> _Your goal_:
The listing below should be written out exactly; please include all of it.

> _Recorded data_:

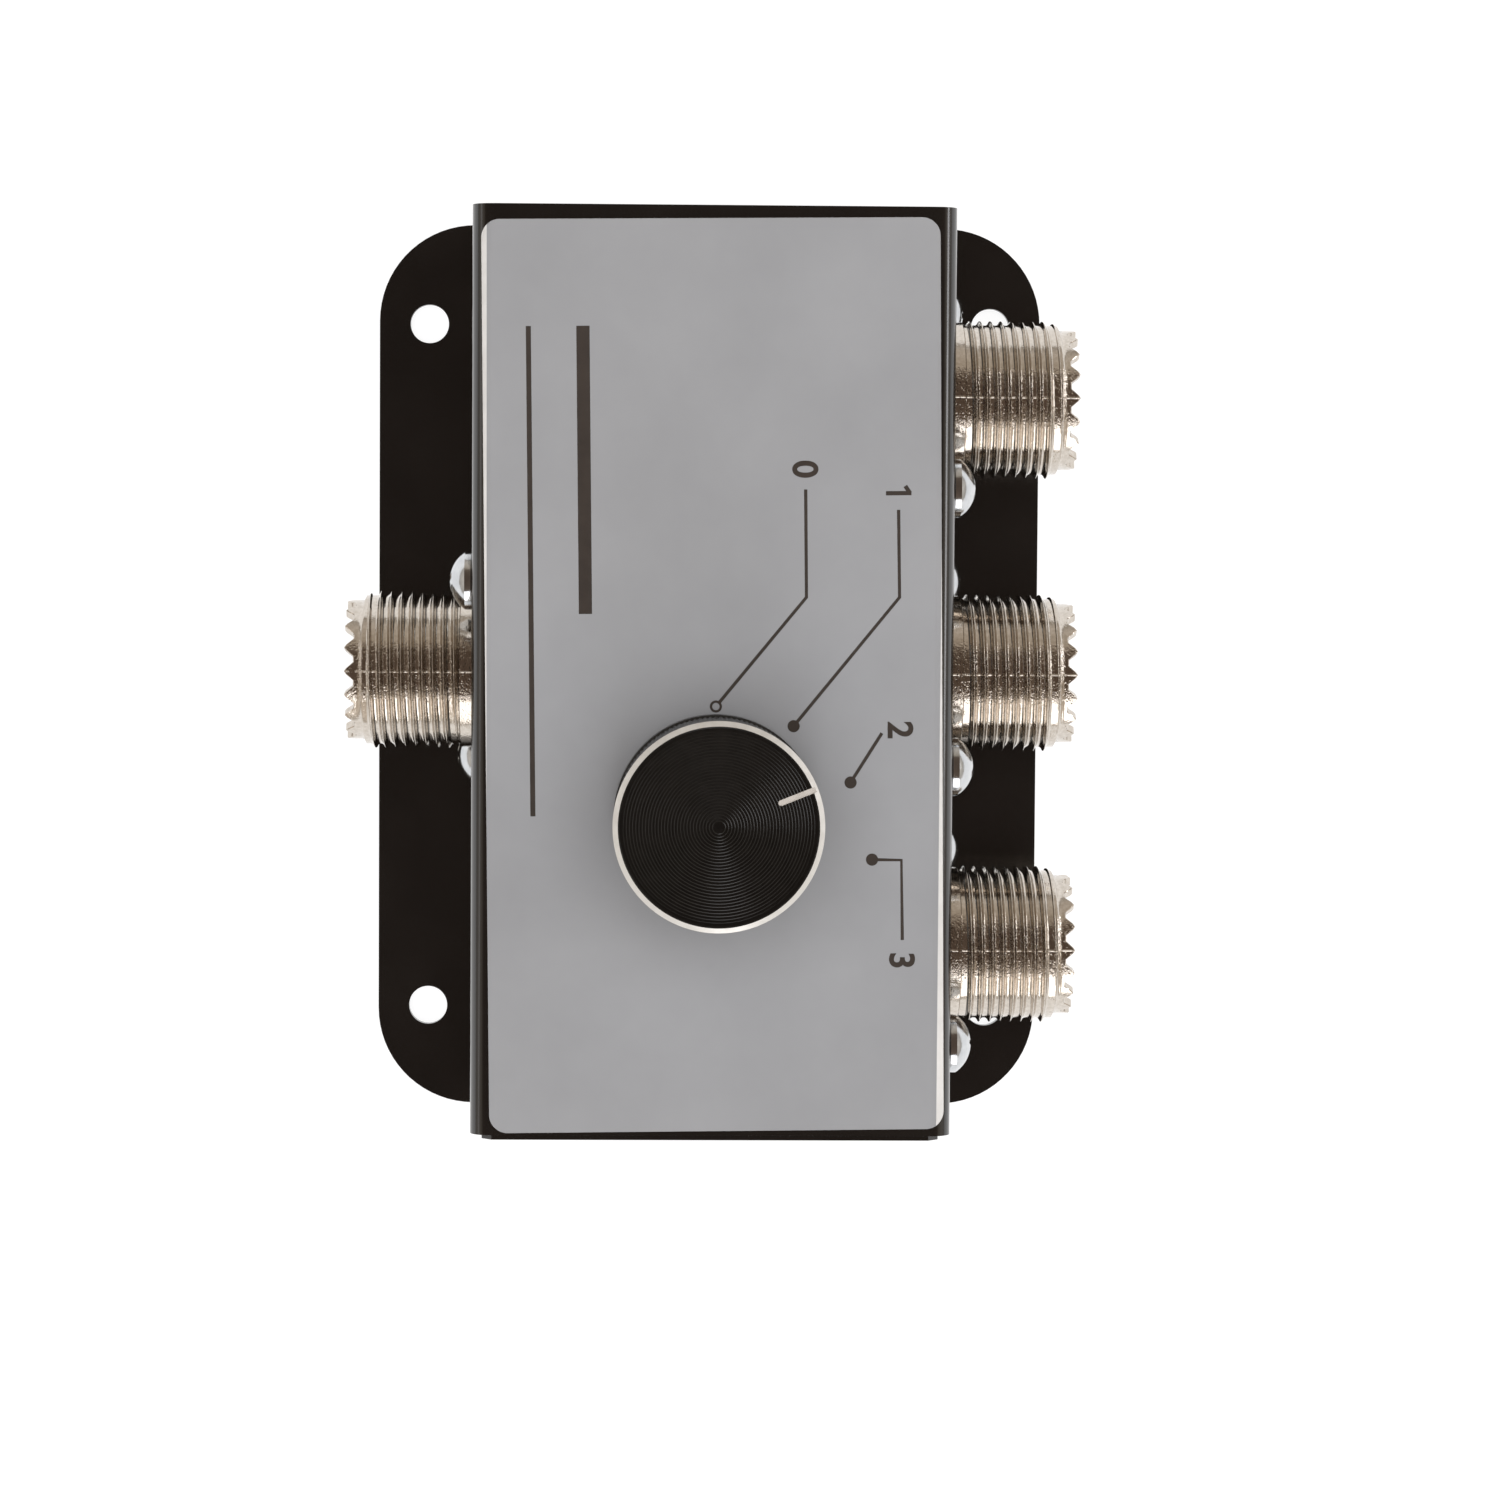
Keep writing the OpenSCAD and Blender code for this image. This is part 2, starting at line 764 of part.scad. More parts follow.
module switch_frame() {
  color([0.75, 0.75, 0.72])
    at_switch()
      difference() {
        union() {
          translate([0, 0, index_under])
            eared_disc(index_t);
          translate([0, 0, index_under])
            cylinder(h = bushing_top - index_under, d = bushing_d);
          translate([0, lug_r, index_under + weld_over])
            cylinder(h = index_t - weld_over + cover_t - sheet_gap, d = lug_d);
          for (limit = [-clicks_down, clicks_up])
            rotate([0, 0, lobe_angle + limit * click_angle
              + sign(limit) * (lobe_half + stop_pin_half + stop_slack)])
              translate([stop_circle_r, 0, index_under - stop_pin_l])
                cylinder(h = stop_pin_l + weld_over, d = stop_pin_d);
        }
        translate([0, 0, index_under - cut_over])
          cylinder(h = bushing_top - index_under + 2 * cut_over, d = shaft_d + 2 * run_gap);
        for (k = [0 : floor(360 / click_angle) - 1])
          rotate([0, 0, ball_angles[0] + k * click_angle])
            translate([ball_circle_r, 0, index_under - cut_over])
              cylinder(h = dimple_depth + cut_over, d = dimple_d);
        at_posts()
          translate([0, 0, index_under - cut_over])
            cylinder(h = index_t + 2 * cut_over, d = tie_screw_d + 2 * seat_gap);
      }
}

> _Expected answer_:
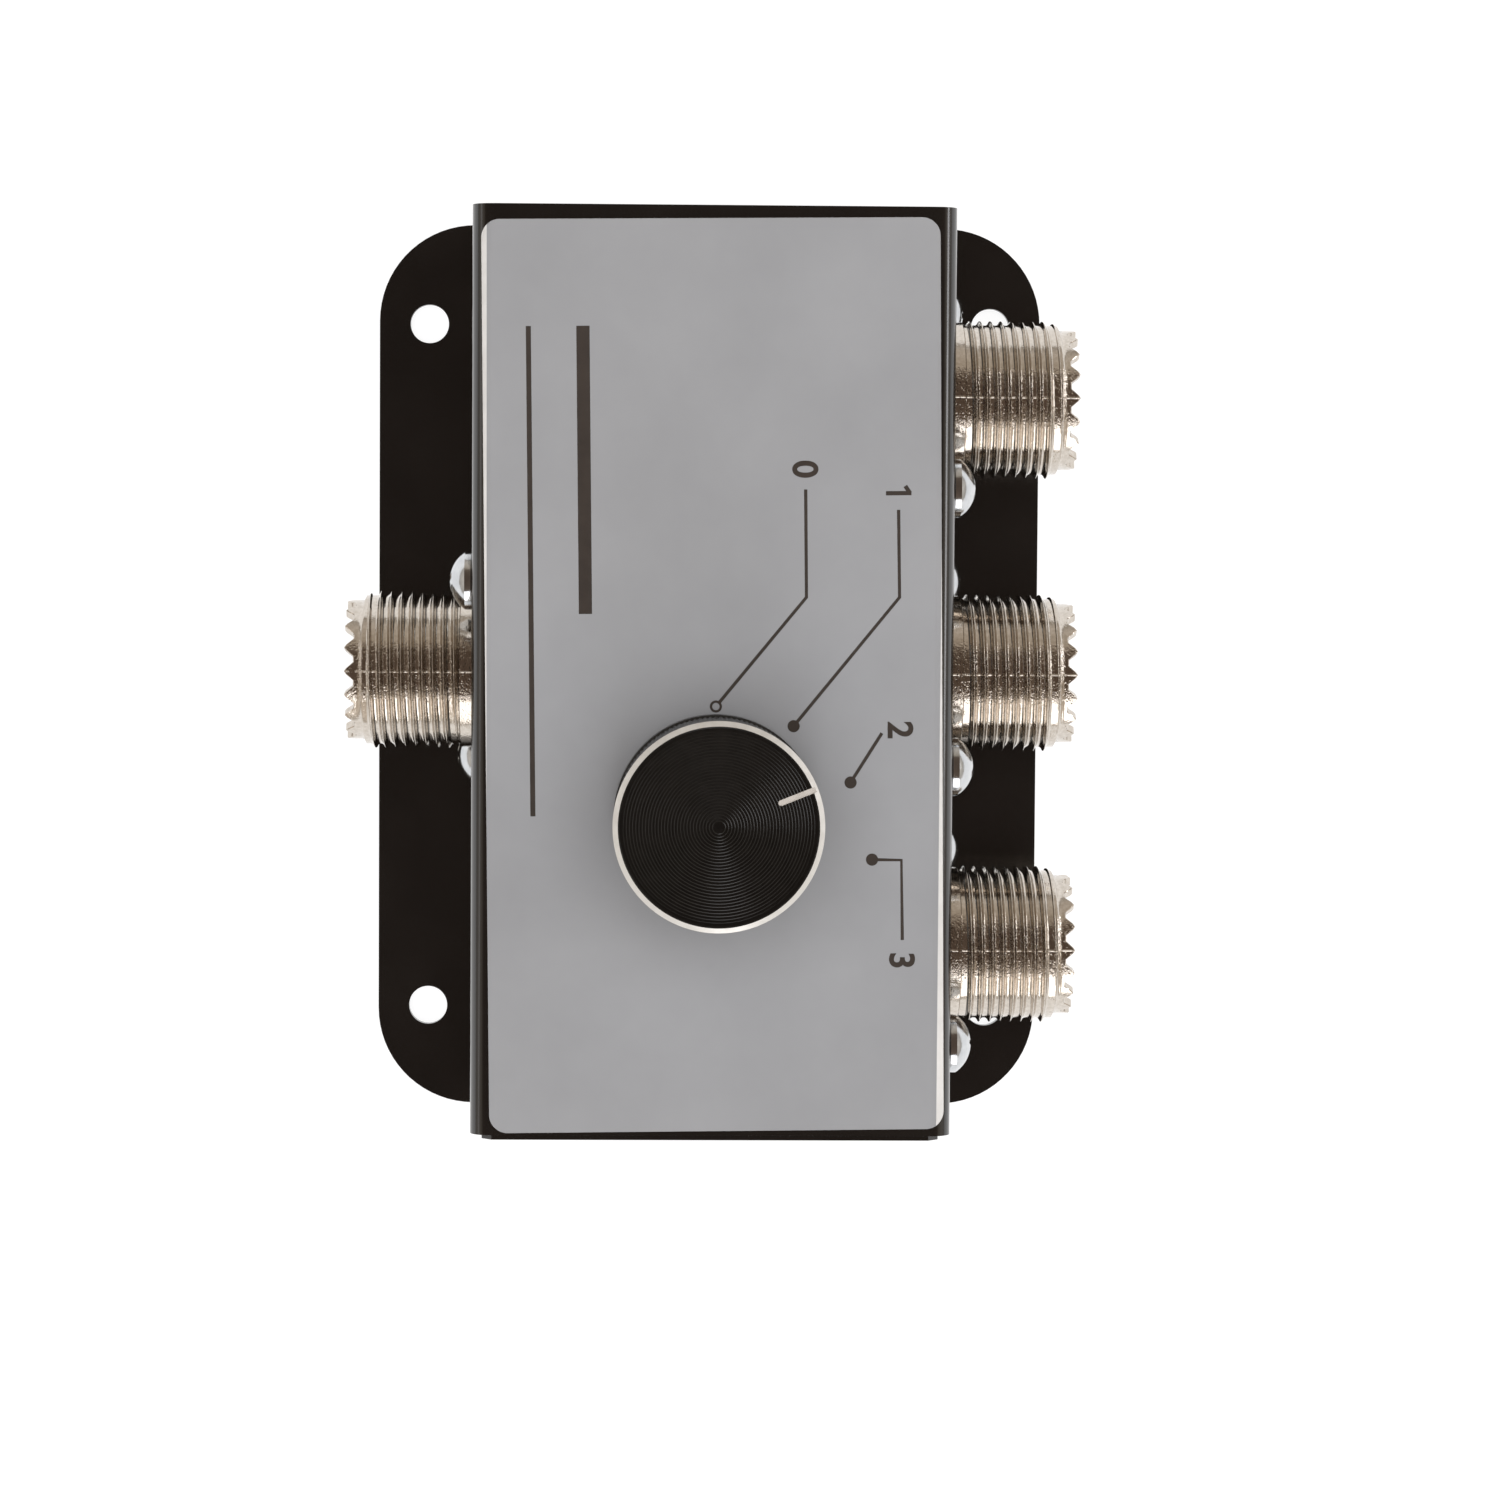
Keep writing the OpenSCAD and Blender code for this image. This is part 2, starting at line 764 of part.scad. More parts follow.
module switch_frame() {
  color([0.75, 0.75, 0.72])
    at_switch()
      difference() {
        union() {
          translate([0, 0, index_under])
            eared_disc(index_t);
          translate([0, 0, index_under])
            cylinder(h = bushing_top - index_under, d = bushing_d);
          translate([0, lug_r, index_under + weld_over])
            cylinder(h = index_t - weld_over + cover_t - sheet_gap, d = lug_d);
          for (limit = [-clicks_down, clicks_up])
            rotate([0, 0, lobe_angle + limit * click_angle
              + sign(limit) * (lobe_half + stop_pin_half + stop_slack)])
              translate([stop_circle_r, 0, index_under - stop_pin_l])
                cylinder(h = stop_pin_l + weld_over, d = stop_pin_d);
        }
        translate([0, 0, index_under - cut_over])
          cylinder(h = bushing_top - index_under + 2 * cut_over, d = shaft_d + 2 * run_gap);
        for (k = [0 : floor(360 / click_angle) - 1])
          rotate([0, 0, ball_angles[0] + k * click_angle])
            translate([ball_circle_r, 0, index_under - cut_over])
              cylinder(h = dimple_depth + cut_over, d = dimple_d);
        at_posts()
          translate([0, 0, index_under - cut_over])
            cylinder(h = index_t + 2 * cut_over, d = tie_screw_d + 2 * seat_gap);
      }
}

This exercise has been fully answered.